The best chainsaw will have…
- A trigger locks with a deadman feature. This automatically stops the cutting chain whenever you stop pressing the trigger, virtually eliminating accidental starts.
- Anti-kickback chains. These are much safer for non-professionals, and every chainsaw in this report comes with one. Unless you’ve had expert training, stick with this type when you buy extra or replacement chains.
- Inertia-activated chain brakes. Sometimes called double-acting chain brakes, these can be activated in two ways. The front hand guard not only protects the hand from moving toward the bar and chain but also serves as a manual chain brake: If the saw kicks back and the guard bumps against the hand, the chain stops. The safest chain brakes also have inertia sensors that stop the chain earlier by sensing the rotation typical of kickback.
- Anti-vibration handles. Otherwise, vibration can cause pain and numbness in the hands and wrists.
- Side-mounted or tool-free chain tensioning. This makes it easier to see what you’re doing and adjust chain tension on the go.
- On a gas chainsaw, a primer bulb and decompression valve. Reviewers say these make starting much easier.
- California Air Resources Board certification. All two-cycle gasoline engines cause air pollution and emit toxic fumes, but if a gas chainsaw can’t be sold in California, its emissions are especially high.
- A built-in circuit breaker. This is crucial if you’ll be tempted to push an electric chainsaw beyond its normal capabilities, which can burn out the motor.
- A heavy-gauge weatherproof extension cord, no longer than required. The longer the cord, the more voltage drops. Most electric chainsaws should be used with a cord no longer than 100 feet. At 12 amps or less, the range extends to 150 feet. A 10- to the 12-gauge cord is best, and a ground fault circuit interrupter cord adds a margin of safety if you use the saw in wet conditions.
- A sharp chain. Experts say you can sometimes improve a budget chainsaw by equipping it with a top-notch chain, and you can always enhance performance by keeping the chain sharp. Remember: Unless you’ve had expert training, stick with an anti-kickback chain meant for consumer-grade chainsaws.
- Easy maintenance. Look for see-through oil and gas tanks when applicable, self-oiling chains and tool-free chain adjustment. Gas chainsaws automatically obligate you to more maintenance than an electric or cordless model: mixing oil and gas, filling the gas tank, storing extra gas properly and cleaning spark plugs.

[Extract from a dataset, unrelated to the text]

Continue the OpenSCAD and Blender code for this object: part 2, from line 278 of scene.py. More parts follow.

- A decent warranty. Most retailers won’t accept returns on chainsaws; federal laws prohibit mailing a tool that has contained fuel, even if you drain it out. You’ll have to go straight to the manufacturer for warranty service, so if it comes down to choosing between two similar saws, opt for the one that has a dealer or service center nearest you. You’ll be glad you did if anything goes wrong during the warranty period, typically 2 to 5 years.

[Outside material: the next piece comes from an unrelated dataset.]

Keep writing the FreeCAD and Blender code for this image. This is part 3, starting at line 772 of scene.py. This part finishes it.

What you should know before you choose…
Where do you plan to use the chainsaw?
Any anticipated need to ever use the chainsaw indoors automatically rules out gas models, which pose all the hazards of using any exhaust-emitting engine indoors.
Do you have an alternate power source?
If the answer’s no and you need a chainsaw ready for emergency use, you might want a gas or cordless model. While gas saws will keep running as long as you can put fuel and oil in them, you need a source of electricity to recharge cordless chainsaws once their charge runs out. That can be anywhere from 30 minutes to about 4 hours, depending on the model.
What sort of cutting will you do?
For heavy-duty logging, gas chainsaws remain the fastest and most powerful option. However, some modern electric and cordless models make quick work of light-duty fare such as cutting firewood and clearing branches. For light work, experts recommend a bar measuring 14 inches or less. For most other jobs, a midsize chainsaw with a bar 14 to 20 inches long is best. It’s safest to use a bar longer than the wood you cut, but not so much longer that the tip might hit the ground or another branch.